→ Requirement
Reproduce each of the lines word for word.

→ Supplied material
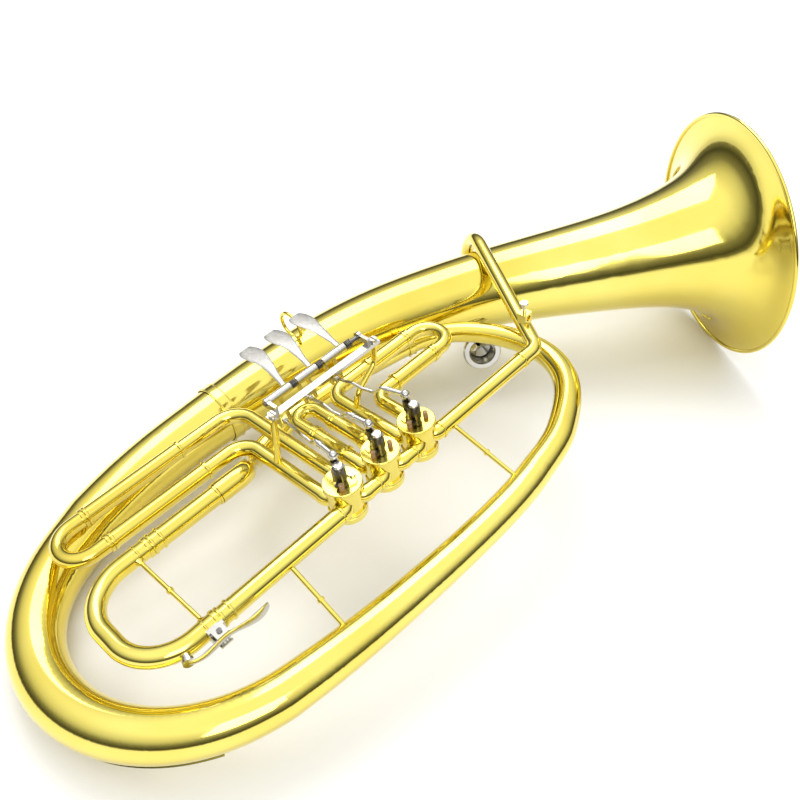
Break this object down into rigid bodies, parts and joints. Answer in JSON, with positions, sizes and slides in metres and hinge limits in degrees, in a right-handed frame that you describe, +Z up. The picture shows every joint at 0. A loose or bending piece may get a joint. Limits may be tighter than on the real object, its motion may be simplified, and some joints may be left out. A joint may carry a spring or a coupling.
{
  "type": "oval rotary valve tenor horn",
  "caption": "Oval brass tenor horn with a flared bell, rotary valves, sprung finger paddles, pull-out slides and a mouthpiece, lying on its back.",
  "frame": {"origin": "centre of the horn's bounding box, on the surface it lies on", "axes": "+Z up as it lies on its back, +Y towards the bell, +X from the bell branch to the outer branch"},
  "size_m": [0.3424, 0.8365, 0.2508],
  "materials": {
    "lacquered_brass": "polished",
    "nickel_silver": "polished",
    "satin_silver": "satin",
    "dark_steel": "satin",
    "cork": "matte"
  },
  "bodies": {
    "horn": {"bell": "lacquered_brass", "bell_branch": "lacquered_brass", "bottom_bow": "lacquered_brass", "outer_branch": "lacquered_brass", "top_bend": "lacquered_brass", "bell_rim_wire": "lacquered_brass", "bell_ferrule": "lacquered_brass", "small_ferrule": "lacquered_brass", "bow_guard": "lacquered_brass", "valve_casing_1": "lacquered_brass", "valve_casing_2": "lacquered_brass", "valve_casing_3": "lacquered_brass", "back_caps": "lacquered_brass", "front_bearings": "lacquered_brass", "stop_plates": "lacquered_brass", "stop_corks": "cork", "stop_screws": "nickel_silver", "valve_knuckles": "lacquered_brass", "valve_sleeves_1": "lacquered_brass", "valve_sleeves_2": "lacquered_brass", "valve_sleeves_3": "lacquered_brass", "tuning_sleeves": "lacquered_brass", "leadpipe": "lacquered_brass", "leadpipe_tail": "lacquered_brass", "mouthpiece_receiver": "lacquered_brass", "crossover": "lacquered_brass", "hinge_rod": "dark_steel", "paddle_springs": "dark_steel", "hinge_bracket": "lacquered_brass", "hinge_posts": "lacquered_brass", "hinge_screws": "nickel_silver", "thumb_ring": "lacquered_brass", "lyre_holder": "lacquered_brass", "body_braces": "lacquered_brass"},
    "paddle_1": {"paddle_1": "satin_silver"},
    "paddle_2": {"paddle_2": "satin_silver"},
    "paddle_3": {"paddle_3": "satin_silver"},
    "valve_1": {"rotor_1": "dark_steel", "stop_arm_1": "nickel_silver", "arm_screw_1": "nickel_silver"},
    "link_1": {"link_rod_1": "nickel_silver"},
    "valve_2": {"rotor_2": "dark_steel", "stop_arm_2": "nickel_silver", "arm_screw_2": "nickel_silver"},
    "link_2": {"link_rod_2": "nickel_silver"},
    "valve_3": {"rotor_3": "dark_steel", "stop_arm_3": "nickel_silver", "arm_screw_3": "nickel_silver"},
    "link_3": {"link_rod_3": "nickel_silver"},
    "tuning_slide": {"tuning_slide": "lacquered_brass", "water_key_saddle": "nickel_silver", "water_key_pin": "dark_steel", "water_key_nipple": "nickel_silver"},
    "water_key": {"water_key_lever": "nickel_silver", "water_key_cork": "cork"},
    "valve_slide_1": {"valve_slide_1": "lacquered_brass"},
    "valve_slide_2": {"valve_slide_2": "lacquered_brass"},
    "valve_slide_3": {"valve_slide_3": "lacquered_brass"},
    "mouthpiece": {"mouthpiece": "nickel_silver"},
    "lyre_screw": {"lyre_screw": "nickel_silver"}
  },
  "joints": [
    {"name": "paddle_1_press", "type": "hinge", "parent": "horn", "child": "paddle_1", "pos_m": [-0.0407, -0.10871, 0.14843], "axis": [0.0144, -0.9894, -0.1447], "range_deg": [0, 24], "stiffness_Nm_per_rad": 0.12, "springref_deg": -20.05},
    {"name": "paddle_2_press", "type": "hinge", "parent": "horn", "child": "paddle_2", "pos_m": [-0.04026, -0.13938, 0.14395], "axis": [0.0144, -0.9894, -0.1447], "range_deg": [0, 24], "stiffness_Nm_per_rad": 0.12, "springref_deg": -20.05},
    {"name": "paddle_3_press", "type": "hinge", "parent": "horn", "child": "paddle_3", "pos_m": [-0.03987, -0.16609, 0.14004], "axis": [0.0144, -0.9894, -0.1447], "range_deg": [0, 24], "stiffness_Nm_per_rad": 0.12, "springref_deg": -20.05},
    {"name": "valve_1_turn", "type": "hinge", "parent": "horn", "child": "valve_1", "pos_m": [0.04089, -0.09427, 0.1062], "axis": [-0.0983, -0.1454, 0.9845], "range_deg": [0, 90]},
    {"name": "link_1_pivot", "type": "hinge", "parent": "valve_1", "child": "link_1", "pos_m": [0.0283, -0.09851, 0.14261], "axis": [0.0983, 0.1454, -0.9845], "range_deg": [0, 100]},
    {"name": "valve_2_turn", "type": "hinge", "parent": "horn", "child": "valve_2", "pos_m": [0.04147, -0.13384, 0.10041], "axis": [-0.0983, -0.1454, 0.9845], "range_deg": [0, 90]},
    {"name": "link_2_pivot", "type": "hinge", "parent": "valve_2", "child": "link_2", "pos_m": [0.02888, -0.13808, 0.13682], "axis": [0.0983, 0.1454, -0.9845], "range_deg": [0, 100]},
    {"name": "valve_3_turn", "type": "hinge", "parent": "horn", "child": "valve_3", "pos_m": [0.04205, -0.17342, 0.09462], "axis": [0.0983, 0.1454, -0.9845], "range_deg": [0, 90]},
    {"name": "link_3_pivot", "type": "hinge", "parent": "valve_3", "child": "link_3", "pos_m": [0.03148, -0.17616, 0.13146], "axis": [-0.0983, -0.1454, 0.9845], "range_deg": [0, 94]},
    {"name": "tuning_pull", "type": "slide", "parent": "horn", "child": "tuning_slide", "axis": [0.0144, -0.9894, -0.1447], "range_m": [0, 0.05]},
    {"name": "water_key_press", "type": "hinge", "parent": "tuning_slide", "child": "water_key", "pos_m": [0.06632, -0.30698, 0.07732], "axis": [-0.0983, -0.1454, 0.9845], "range_deg": [0, 12], "stiffness_Nm_per_rad": 0.06, "springref_deg": -17.19},
    {"name": "valve_slide_1_pull", "type": "slide", "parent": "horn", "child": "valve_slide_1", "axis": [-0.0144, 0.9894, 0.1447], "range_m": [0, 0.034]},
    {"name": "valve_slide_2_pull", "type": "slide", "parent": "horn", "child": "valve_slide_2", "axis": [-0.9951, 0, -0.0993], "range_m": [0, 0.022]},
    {"name": "valve_slide_3_pull", "type": "slide", "parent": "horn", "child": "valve_slide_3", "axis": [0.0144, -0.9894, -0.1447], "range_m": [0, 0.06]},
    {"name": "mouthpiece_pull", "type": "slide", "parent": "horn", "child": "mouthpiece", "axis": [0.7358, -0.6242, 0.2627], "range_m": [0, 0.02]},
    {"name": "lyre_screw_turn", "type": "hinge", "parent": "horn", "child": "lyre_screw", "pos_m": [0.02255, 0.05701, 0.14397], "axis": [-0.0983, -0.1454, 0.9845], "range_deg": [0, 180]}
  ],
  "couplings": [
    {"joint": "valve_1_turn", "follows": "paddle_1_press", "ratio": 3.75},
    {"joint": "link_1_pivot", "follows": "paddle_1_press", "ratio": 4.131},
    {"joint": "valve_2_turn", "follows": "paddle_2_press", "ratio": 3.75},
    {"joint": "link_2_pivot", "follows": "paddle_2_press", "ratio": 4.1368},
    {"joint": "valve_3_turn", "follows": "paddle_3_press", "ratio": 3.75},
    {"joint": "link_3_pivot", "follows": "paddle_3_press", "ratio": 3.9035}
  ]
}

→ Completed task
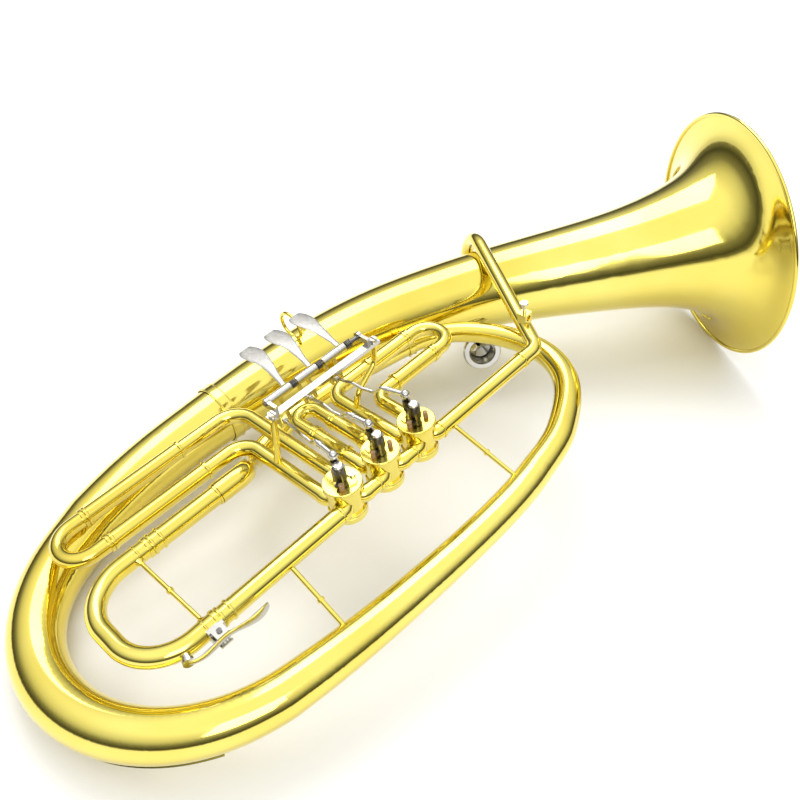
Break this object down into rigid bodies, parts and joints. Answer in JSON, with positions, sizes and slides in metres and hinge limits in degrees, in a right-handed frame that you describe, +Z up. The picture shows every joint at 0. A loose or bending piece may get a joint. Limits may be tighter than on the real object, its motion may be simplified, and some joints may be left out. A joint may carry a spring or a coupling.
{
  "type": "oval rotary valve tenor horn",
  "caption": "Oval brass tenor horn with a flared bell, rotary valves, sprung finger paddles, pull-out slides and a mouthpiece, lying on its back.",
  "frame": {"origin": "centre of the horn's bounding box, on the surface it lies on", "axes": "+Z up as it lies on its back, +Y towards the bell, +X from the bell branch to the outer branch"},
  "size_m": [0.3424, 0.8365, 0.2508],
  "materials": {
    "lacquered_brass": "polished",
    "nickel_silver": "polished",
    "satin_silver": "satin",
    "dark_steel": "satin",
    "cork": "matte"
  },
  "bodies": {
    "horn": {"bell": "lacquered_brass", "bell_branch": "lacquered_brass", "bottom_bow": "lacquered_brass", "outer_branch": "lacquered_brass", "top_bend": "lacquered_brass", "bell_rim_wire": "lacquered_brass", "bell_ferrule": "lacquered_brass", "small_ferrule": "lacquered_brass", "bow_guard": "lacquered_brass", "valve_casing_1": "lacquered_brass", "valve_casing_2": "lacquered_brass", "valve_casing_3": "lacquered_brass", "back_caps": "lacquered_brass", "front_bearings": "lacquered_brass", "stop_plates": "lacquered_brass", "stop_corks": "cork", "stop_screws": "nickel_silver", "valve_knuckles": "lacquered_brass", "valve_sleeves_1": "lacquered_brass", "valve_sleeves_2": "lacquered_brass", "valve_sleeves_3": "lacquered_brass", "tuning_sleeves": "lacquered_brass", "leadpipe": "lacquered_brass", "leadpipe_tail": "lacquered_brass", "mouthpiece_receiver": "lacquered_brass", "crossover": "lacquered_brass", "hinge_rod": "dark_steel", "paddle_springs": "dark_steel", "hinge_bracket": "lacquered_brass", "hinge_posts": "lacquered_brass", "hinge_screws": "nickel_silver", "thumb_ring": "lacquered_brass", "lyre_holder": "lacquered_brass", "body_braces": "lacquered_brass"},
    "paddle_1": {"paddle_1": "satin_silver"},
    "paddle_2": {"paddle_2": "satin_silver"},
    "paddle_3": {"paddle_3": "satin_silver"},
    "valve_1": {"rotor_1": "dark_steel", "stop_arm_1": "nickel_silver", "arm_screw_1": "nickel_silver"},
    "link_1": {"link_rod_1": "nickel_silver"},
    "valve_2": {"rotor_2": "dark_steel", "stop_arm_2": "nickel_silver", "arm_screw_2": "nickel_silver"},
    "link_2": {"link_rod_2": "nickel_silver"},
    "valve_3": {"rotor_3": "dark_steel", "stop_arm_3": "nickel_silver", "arm_screw_3": "nickel_silver"},
    "link_3": {"link_rod_3": "nickel_silver"},
    "tuning_slide": {"tuning_slide": "lacquered_brass", "water_key_saddle": "nickel_silver", "water_key_pin": "dark_steel", "water_key_nipple": "nickel_silver"},
    "water_key": {"water_key_lever": "nickel_silver", "water_key_cork": "cork"},
    "valve_slide_1": {"valve_slide_1": "lacquered_brass"},
    "valve_slide_2": {"valve_slide_2": "lacquered_brass"},
    "valve_slide_3": {"valve_slide_3": "lacquered_brass"},
    "mouthpiece": {"mouthpiece": "nickel_silver"},
    "lyre_screw": {"lyre_screw": "nickel_silver"}
  },
  "joints": [
    {"name": "paddle_1_press", "type": "hinge", "parent": "horn", "child": "paddle_1", "pos_m": [-0.0407, -0.10871, 0.14843], "axis": [0.0144, -0.9894, -0.1447], "range_deg": [0, 24], "stiffness_Nm_per_rad": 0.12, "springref_deg": -20.05},
    {"name": "paddle_2_press", "type": "hinge", "parent": "horn", "child": "paddle_2", "pos_m": [-0.04026, -0.13938, 0.14395], "axis": [0.0144, -0.9894, -0.1447], "range_deg": [0, 24], "stiffness_Nm_per_rad": 0.12, "springref_deg": -20.05},
    {"name": "paddle_3_press", "type": "hinge", "parent": "horn", "child": "paddle_3", "pos_m": [-0.03987, -0.16609, 0.14004], "axis": [0.0144, -0.9894, -0.1447], "range_deg": [0, 24], "stiffness_Nm_per_rad": 0.12, "springref_deg": -20.05},
    {"name": "valve_1_turn", "type": "hinge", "parent": "horn", "child": "valve_1", "pos_m": [0.04089, -0.09427, 0.1062], "axis": [-0.0983, -0.1454, 0.9845], "range_deg": [0, 90]},
    {"name": "link_1_pivot", "type": "hinge", "parent": "valve_1", "child": "link_1", "pos_m": [0.0283, -0.09851, 0.14261], "axis": [0.0983, 0.1454, -0.9845], "range_deg": [0, 100]},
    {"name": "valve_2_turn", "type": "hinge", "parent": "horn", "child": "valve_2", "pos_m": [0.04147, -0.13384, 0.10041], "axis": [-0.0983, -0.1454, 0.9845], "range_deg": [0, 90]},
    {"name": "link_2_pivot", "type": "hinge", "parent": "valve_2", "child": "link_2", "pos_m": [0.02888, -0.13808, 0.13682], "axis": [0.0983, 0.1454, -0.9845], "range_deg": [0, 100]},
    {"name": "valve_3_turn", "type": "hinge", "parent": "horn", "child": "valve_3", "pos_m": [0.04205, -0.17342, 0.09462], "axis": [0.0983, 0.1454, -0.9845], "range_deg": [0, 90]},
    {"name": "link_3_pivot", "type": "hinge", "parent": "valve_3", "child": "link_3", "pos_m": [0.03148, -0.17616, 0.13146], "axis": [-0.0983, -0.1454, 0.9845], "range_deg": [0, 94]},
    {"name": "tuning_pull", "type": "slide", "parent": "horn", "child": "tuning_slide", "axis": [0.0144, -0.9894, -0.1447], "range_m": [0, 0.05]},
    {"name": "water_key_press", "type": "hinge", "parent": "tuning_slide", "child": "water_key", "pos_m": [0.06632, -0.30698, 0.07732], "axis": [-0.0983, -0.1454, 0.9845], "range_deg": [0, 12], "stiffness_Nm_per_rad": 0.06, "springref_deg": -17.19},
    {"name": "valve_slide_1_pull", "type": "slide", "parent": "horn", "child": "valve_slide_1", "axis": [-0.0144, 0.9894, 0.1447], "range_m": [0, 0.034]},
    {"name": "valve_slide_2_pull", "type": "slide", "parent": "horn", "child": "valve_slide_2", "axis": [-0.9951, 0, -0.0993], "range_m": [0, 0.022]},
    {"name": "valve_slide_3_pull", "type": "slide", "parent": "horn", "child": "valve_slide_3", "axis": [0.0144, -0.9894, -0.1447], "range_m": [0, 0.06]},
    {"name": "mouthpiece_pull", "type": "slide", "parent": "horn", "child": "mouthpiece", "axis": [0.7358, -0.6242, 0.2627], "range_m": [0, 0.02]},
    {"name": "lyre_screw_turn", "type": "hinge", "parent": "horn", "child": "lyre_screw", "pos_m": [0.02255, 0.05701, 0.14397], "axis": [-0.0983, -0.1454, 0.9845], "range_deg": [0, 180]}
  ],
  "couplings": [
    {"joint": "valve_1_turn", "follows": "paddle_1_press", "ratio": 3.75},
    {"joint": "link_1_pivot", "follows": "paddle_1_press", "ratio": 4.131},
    {"joint": "valve_2_turn", "follows": "paddle_2_press", "ratio": 3.75},
    {"joint": "link_2_pivot", "follows": "paddle_2_press", "ratio": 4.1368},
    {"joint": "valve_3_turn", "follows": "paddle_3_press", "ratio": 3.75},
    {"joint": "link_3_pivot", "follows": "paddle_3_press", "ratio": 3.9035}
  ]
}